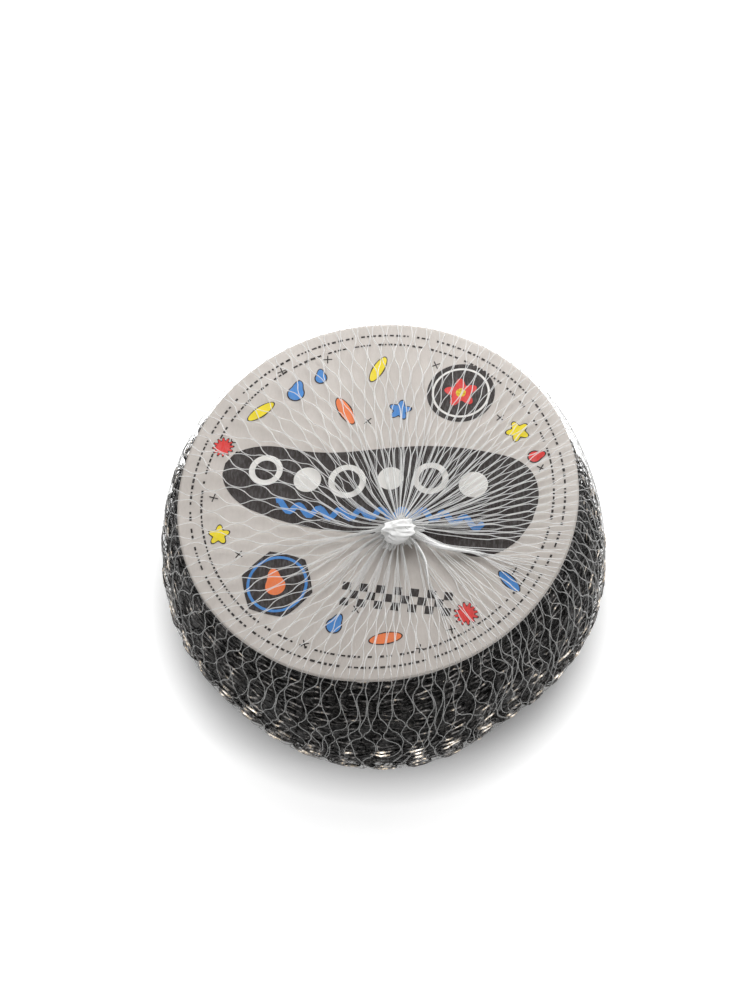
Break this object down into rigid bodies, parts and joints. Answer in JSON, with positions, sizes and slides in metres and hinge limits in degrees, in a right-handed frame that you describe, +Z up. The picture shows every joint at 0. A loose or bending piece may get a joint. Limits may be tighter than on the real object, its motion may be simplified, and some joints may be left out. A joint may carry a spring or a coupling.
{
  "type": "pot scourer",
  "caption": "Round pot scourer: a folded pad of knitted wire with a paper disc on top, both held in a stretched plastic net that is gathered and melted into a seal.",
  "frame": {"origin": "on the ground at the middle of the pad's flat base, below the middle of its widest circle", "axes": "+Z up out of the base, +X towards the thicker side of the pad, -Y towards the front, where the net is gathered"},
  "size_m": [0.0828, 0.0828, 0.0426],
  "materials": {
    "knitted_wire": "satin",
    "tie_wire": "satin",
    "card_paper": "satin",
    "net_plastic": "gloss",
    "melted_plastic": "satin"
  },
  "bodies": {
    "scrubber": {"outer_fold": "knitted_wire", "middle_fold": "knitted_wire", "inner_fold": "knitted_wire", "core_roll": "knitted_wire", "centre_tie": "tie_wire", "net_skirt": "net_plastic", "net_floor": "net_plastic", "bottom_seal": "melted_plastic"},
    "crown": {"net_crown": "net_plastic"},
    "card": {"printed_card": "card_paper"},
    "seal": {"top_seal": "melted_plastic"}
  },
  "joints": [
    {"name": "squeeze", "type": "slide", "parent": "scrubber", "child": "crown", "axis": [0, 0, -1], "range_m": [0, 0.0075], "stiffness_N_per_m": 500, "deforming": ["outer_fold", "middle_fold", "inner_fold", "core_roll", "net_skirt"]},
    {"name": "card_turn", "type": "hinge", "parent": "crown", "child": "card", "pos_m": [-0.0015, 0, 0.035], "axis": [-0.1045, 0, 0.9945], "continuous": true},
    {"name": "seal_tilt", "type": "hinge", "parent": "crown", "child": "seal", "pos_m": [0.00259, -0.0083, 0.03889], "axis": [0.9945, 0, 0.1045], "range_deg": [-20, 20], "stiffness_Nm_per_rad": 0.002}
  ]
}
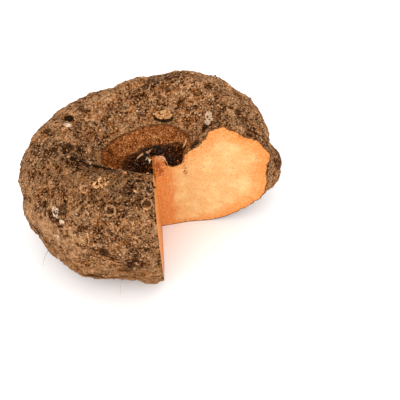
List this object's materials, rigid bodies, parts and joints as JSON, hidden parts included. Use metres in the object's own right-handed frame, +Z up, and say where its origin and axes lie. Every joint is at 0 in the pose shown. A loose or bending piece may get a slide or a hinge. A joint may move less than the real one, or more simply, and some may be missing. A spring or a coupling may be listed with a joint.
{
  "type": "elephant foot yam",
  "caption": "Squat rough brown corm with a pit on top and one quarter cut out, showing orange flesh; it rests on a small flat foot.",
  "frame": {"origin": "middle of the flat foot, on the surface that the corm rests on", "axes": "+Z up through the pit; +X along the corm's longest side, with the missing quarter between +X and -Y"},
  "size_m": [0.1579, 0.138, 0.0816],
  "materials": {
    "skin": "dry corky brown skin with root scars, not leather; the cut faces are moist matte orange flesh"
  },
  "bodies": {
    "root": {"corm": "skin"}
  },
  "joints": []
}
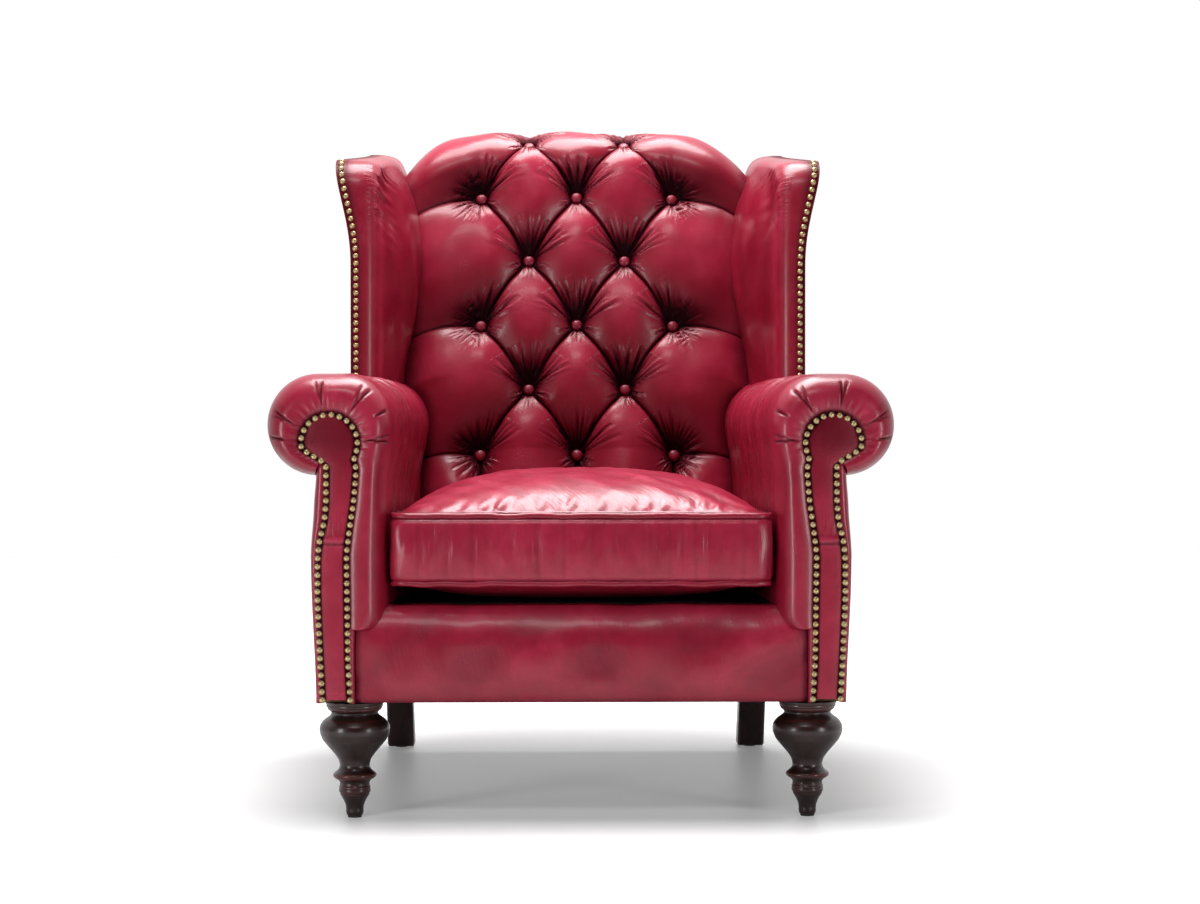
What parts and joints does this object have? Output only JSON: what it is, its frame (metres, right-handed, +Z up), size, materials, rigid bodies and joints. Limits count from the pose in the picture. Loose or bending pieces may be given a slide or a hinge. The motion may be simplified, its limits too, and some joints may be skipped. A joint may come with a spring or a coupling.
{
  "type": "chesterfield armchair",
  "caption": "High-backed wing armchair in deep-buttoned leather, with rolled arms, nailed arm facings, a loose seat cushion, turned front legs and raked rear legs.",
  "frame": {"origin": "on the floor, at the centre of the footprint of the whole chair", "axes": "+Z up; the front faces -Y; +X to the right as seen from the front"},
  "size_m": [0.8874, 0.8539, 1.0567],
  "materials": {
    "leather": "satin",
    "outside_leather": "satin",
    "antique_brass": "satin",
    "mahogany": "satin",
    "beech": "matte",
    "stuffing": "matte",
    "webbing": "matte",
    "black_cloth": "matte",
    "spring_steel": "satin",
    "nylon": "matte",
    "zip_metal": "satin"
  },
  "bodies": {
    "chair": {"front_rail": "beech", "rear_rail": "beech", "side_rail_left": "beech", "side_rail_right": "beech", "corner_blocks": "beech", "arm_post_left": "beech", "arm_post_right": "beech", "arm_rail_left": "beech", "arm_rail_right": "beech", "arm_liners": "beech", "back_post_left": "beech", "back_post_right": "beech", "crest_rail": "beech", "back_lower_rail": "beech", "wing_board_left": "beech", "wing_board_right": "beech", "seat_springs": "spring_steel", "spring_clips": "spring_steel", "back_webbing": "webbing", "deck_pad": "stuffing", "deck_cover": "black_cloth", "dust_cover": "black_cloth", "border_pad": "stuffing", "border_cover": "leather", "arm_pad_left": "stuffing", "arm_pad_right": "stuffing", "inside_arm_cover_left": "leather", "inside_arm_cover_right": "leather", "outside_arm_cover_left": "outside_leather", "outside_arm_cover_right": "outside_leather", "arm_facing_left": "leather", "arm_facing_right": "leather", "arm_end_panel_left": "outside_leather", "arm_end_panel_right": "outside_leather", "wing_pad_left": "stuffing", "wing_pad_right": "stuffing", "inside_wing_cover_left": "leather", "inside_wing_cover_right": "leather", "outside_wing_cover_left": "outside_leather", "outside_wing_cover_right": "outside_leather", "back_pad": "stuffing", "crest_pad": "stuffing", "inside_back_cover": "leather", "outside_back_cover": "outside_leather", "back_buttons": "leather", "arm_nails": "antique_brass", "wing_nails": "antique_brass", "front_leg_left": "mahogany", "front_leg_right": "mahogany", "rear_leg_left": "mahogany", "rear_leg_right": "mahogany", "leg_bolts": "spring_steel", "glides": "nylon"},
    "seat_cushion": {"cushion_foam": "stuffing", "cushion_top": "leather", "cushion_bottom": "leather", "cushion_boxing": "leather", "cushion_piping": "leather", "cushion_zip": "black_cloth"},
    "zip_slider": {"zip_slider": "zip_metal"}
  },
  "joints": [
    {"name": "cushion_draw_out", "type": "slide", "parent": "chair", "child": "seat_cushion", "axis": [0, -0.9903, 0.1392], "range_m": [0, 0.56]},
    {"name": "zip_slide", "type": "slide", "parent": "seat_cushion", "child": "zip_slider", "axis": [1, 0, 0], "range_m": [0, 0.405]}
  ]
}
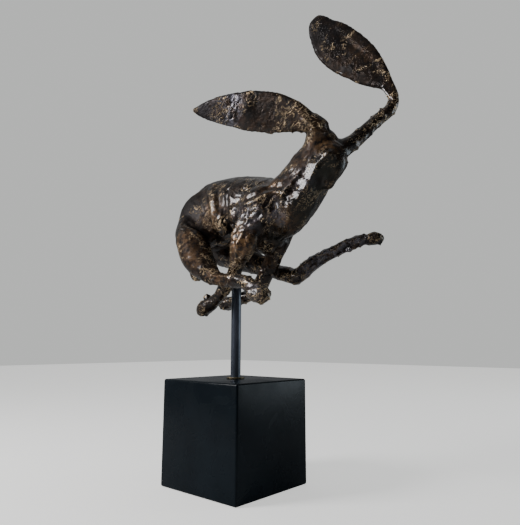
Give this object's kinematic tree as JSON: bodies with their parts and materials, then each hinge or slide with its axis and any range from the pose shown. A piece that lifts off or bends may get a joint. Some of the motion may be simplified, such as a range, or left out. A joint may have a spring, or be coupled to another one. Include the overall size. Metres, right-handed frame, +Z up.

What you should do:
All of the data needs to be reproduced exactly, with no line missing.

Output below:
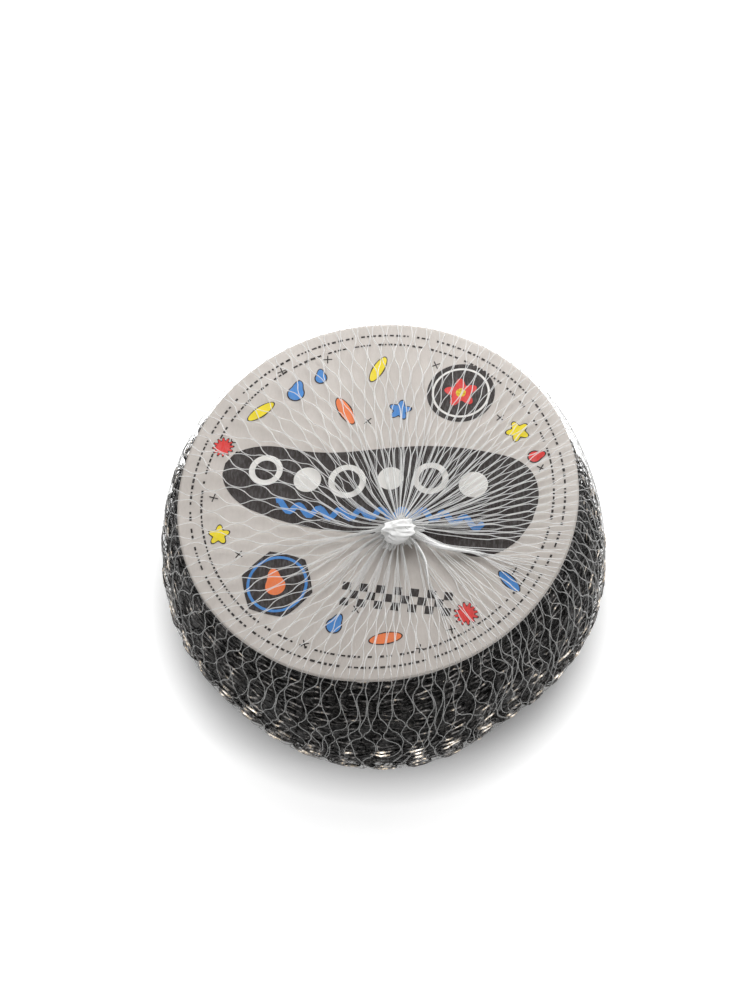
Break this object down into rigid bodies, parts and joints. Answer in JSON, with positions, sizes and slides in metres and hinge limits in degrees, in a right-handed frame that you describe, +Z up. The picture shows every joint at 0. A loose or bending piece may get a joint. Limits may be tighter than on the real object, its motion may be simplified, and some joints may be left out. A joint may carry a spring or a coupling.
{
  "type": "pot scourer",
  "caption": "Round pot scourer: a folded pad of knitted wire with a paper disc on top, both held in a stretched plastic net that is gathered and melted into a seal.",
  "frame": {"origin": "on the ground at the middle of the pad's flat base, below the middle of its widest circle", "axes": "+Z up out of the base, +X towards the thicker side of the pad, -Y towards the front, where the net is gathered"},
  "size_m": [0.0828, 0.0828, 0.0426],
  "materials": {
    "knitted_wire": "satin",
    "tie_wire": "satin",
    "card_paper": "satin",
    "net_plastic": "gloss",
    "melted_plastic": "satin"
  },
  "bodies": {
    "scrubber": {"outer_fold": "knitted_wire", "middle_fold": "knitted_wire", "inner_fold": "knitted_wire", "core_roll": "knitted_wire", "centre_tie": "tie_wire", "net_skirt": "net_plastic", "net_floor": "net_plastic", "bottom_seal": "melted_plastic"},
    "crown": {"net_crown": "net_plastic"},
    "card": {"printed_card": "card_paper"},
    "seal": {"top_seal": "melted_plastic"}
  },
  "joints": [
    {"name": "squeeze", "type": "slide", "parent": "scrubber", "child": "crown", "axis": [0, 0, -1], "range_m": [0, 0.0075], "stiffness_N_per_m": 500, "deforming": ["outer_fold", "middle_fold", "inner_fold", "core_roll", "net_skirt"]},
    {"name": "card_turn", "type": "hinge", "parent": "crown", "child": "card", "pos_m": [-0.0015, 0, 0.035], "axis": [-0.1045, 0, 0.9945], "continuous": true},
    {"name": "seal_tilt", "type": "hinge", "parent": "crown", "child": "seal", "pos_m": [0.00259, -0.0083, 0.03889], "axis": [0.9945, 0, 0.1045], "range_deg": [-20, 20], "stiffness_Nm_per_rad": 0.002}
  ]
}
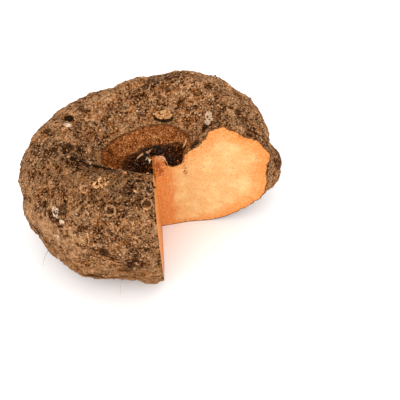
List this object's materials, rigid bodies, parts and joints as JSON, hidden parts included. Use metres in the object's own right-handed frame, +Z up, and say where its origin and axes lie. Every joint is at 0 in the pose shown. A loose or bending piece may get a slide or a hinge. A joint may move less than the real one, or more simply, and some may be missing. A spring or a coupling may be listed with a joint.
{
  "type": "elephant foot yam",
  "caption": "Squat rough brown corm with a pit on top and one quarter cut out, showing orange flesh; it rests on a small flat foot.",
  "frame": {"origin": "middle of the flat foot, on the surface that the corm rests on", "axes": "+Z up through the pit; +X along the corm's longest side, with the missing quarter between +X and -Y"},
  "size_m": [0.1579, 0.138, 0.0816],
  "materials": {
    "skin": "dry corky brown skin with root scars, not leather; the cut faces are moist matte orange flesh"
  },
  "bodies": {
    "root": {"corm": "skin"}
  },
  "joints": []
}
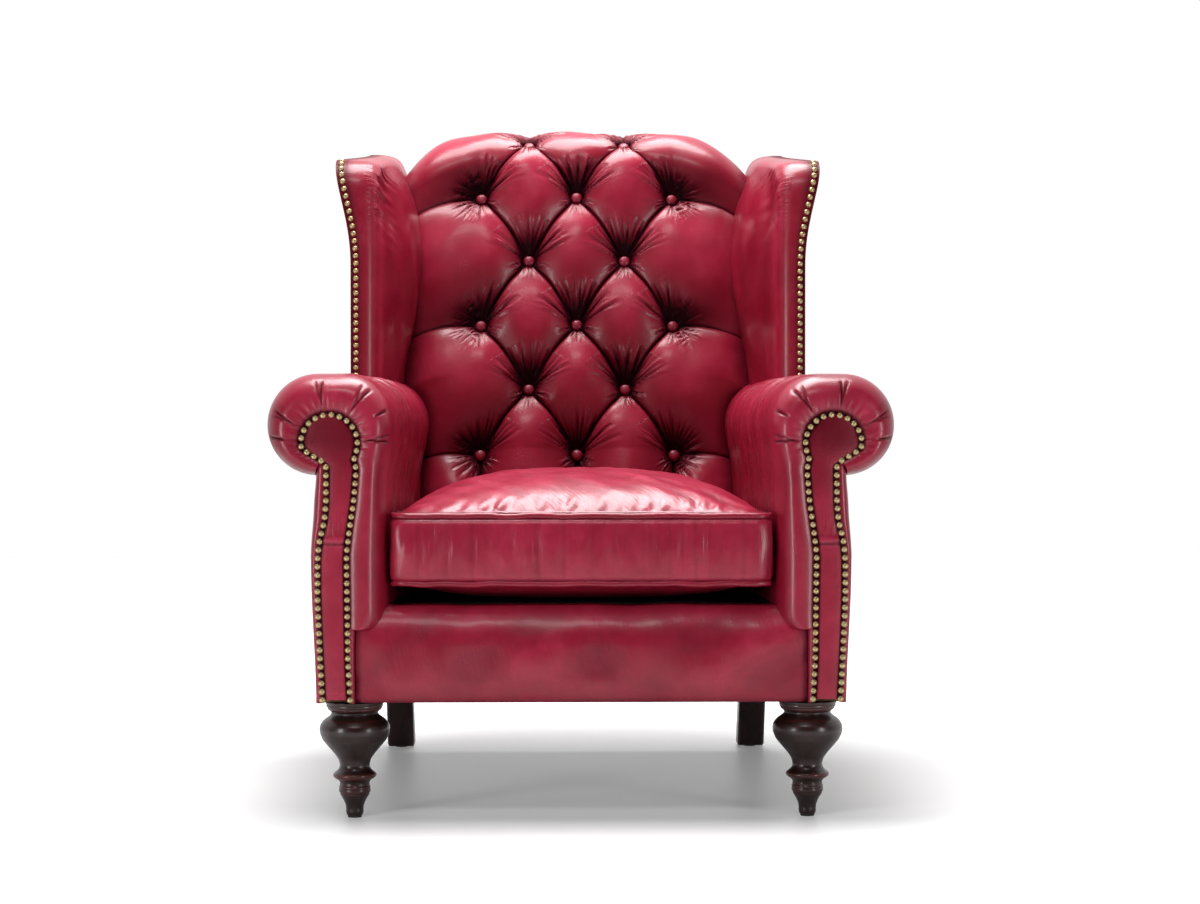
What parts and joints does this object have? Output only JSON: what it is, its frame (metres, right-handed, +Z up), size, materials, rigid bodies and joints. Limits count from the pose in the picture. Loose or bending pieces may be given a slide or a hinge. The motion may be simplified, its limits too, and some joints may be skipped. A joint may come with a spring or a coupling.
{
  "type": "chesterfield armchair",
  "caption": "High-backed wing armchair in deep-buttoned leather, with rolled arms, nailed arm facings, a loose seat cushion, turned front legs and raked rear legs.",
  "frame": {"origin": "on the floor, at the centre of the footprint of the whole chair", "axes": "+Z up; the front faces -Y; +X to the right as seen from the front"},
  "size_m": [0.8874, 0.8539, 1.0567],
  "materials": {
    "leather": "satin",
    "outside_leather": "satin",
    "antique_brass": "satin",
    "mahogany": "satin",
    "beech": "matte",
    "stuffing": "matte",
    "webbing": "matte",
    "black_cloth": "matte",
    "spring_steel": "satin",
    "nylon": "matte",
    "zip_metal": "satin"
  },
  "bodies": {
    "chair": {"front_rail": "beech", "rear_rail": "beech", "side_rail_left": "beech", "side_rail_right": "beech", "corner_blocks": "beech", "arm_post_left": "beech", "arm_post_right": "beech", "arm_rail_left": "beech", "arm_rail_right": "beech", "arm_liners": "beech", "back_post_left": "beech", "back_post_right": "beech", "crest_rail": "beech", "back_lower_rail": "beech", "wing_board_left": "beech", "wing_board_right": "beech", "seat_springs": "spring_steel", "spring_clips": "spring_steel", "back_webbing": "webbing", "deck_pad": "stuffing", "deck_cover": "black_cloth", "dust_cover": "black_cloth", "border_pad": "stuffing", "border_cover": "leather", "arm_pad_left": "stuffing", "arm_pad_right": "stuffing", "inside_arm_cover_left": "leather", "inside_arm_cover_right": "leather", "outside_arm_cover_left": "outside_leather", "outside_arm_cover_right": "outside_leather", "arm_facing_left": "leather", "arm_facing_right": "leather", "arm_end_panel_left": "outside_leather", "arm_end_panel_right": "outside_leather", "wing_pad_left": "stuffing", "wing_pad_right": "stuffing", "inside_wing_cover_left": "leather", "inside_wing_cover_right": "leather", "outside_wing_cover_left": "outside_leather", "outside_wing_cover_right": "outside_leather", "back_pad": "stuffing", "crest_pad": "stuffing", "inside_back_cover": "leather", "outside_back_cover": "outside_leather", "back_buttons": "leather", "arm_nails": "antique_brass", "wing_nails": "antique_brass", "front_leg_left": "mahogany", "front_leg_right": "mahogany", "rear_leg_left": "mahogany", "rear_leg_right": "mahogany", "leg_bolts": "spring_steel", "glides": "nylon"},
    "seat_cushion": {"cushion_foam": "stuffing", "cushion_top": "leather", "cushion_bottom": "leather", "cushion_boxing": "leather", "cushion_piping": "leather", "cushion_zip": "black_cloth"},
    "zip_slider": {"zip_slider": "zip_metal"}
  },
  "joints": [
    {"name": "cushion_draw_out", "type": "slide", "parent": "chair", "child": "seat_cushion", "axis": [0, -0.9903, 0.1392], "range_m": [0, 0.56]},
    {"name": "zip_slide", "type": "slide", "parent": "seat_cushion", "child": "zip_slider", "axis": [1, 0, 0], "range_m": [0, 0.405]}
  ]
}
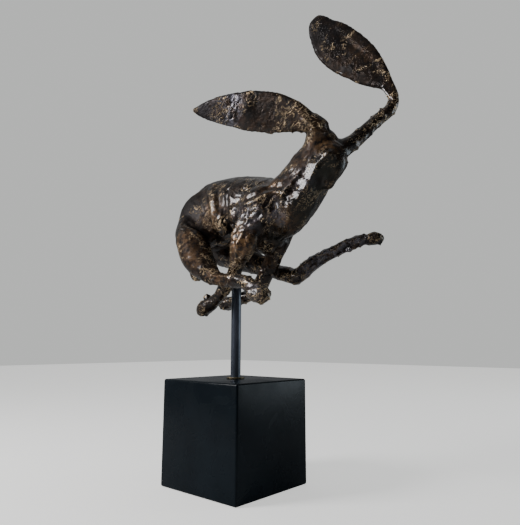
Give this object's kinematic tree as JSON: bodies with their parts and materials, then each hinge or slide with its axis and any range from the pose shown. A piece that lifts off or bends may get a joint. Some of the motion may be simplified, such as a range, or left out. A joint may have a spring, or be coupled to another one. Include the overall size. Metres, right-handed frame, +Z up.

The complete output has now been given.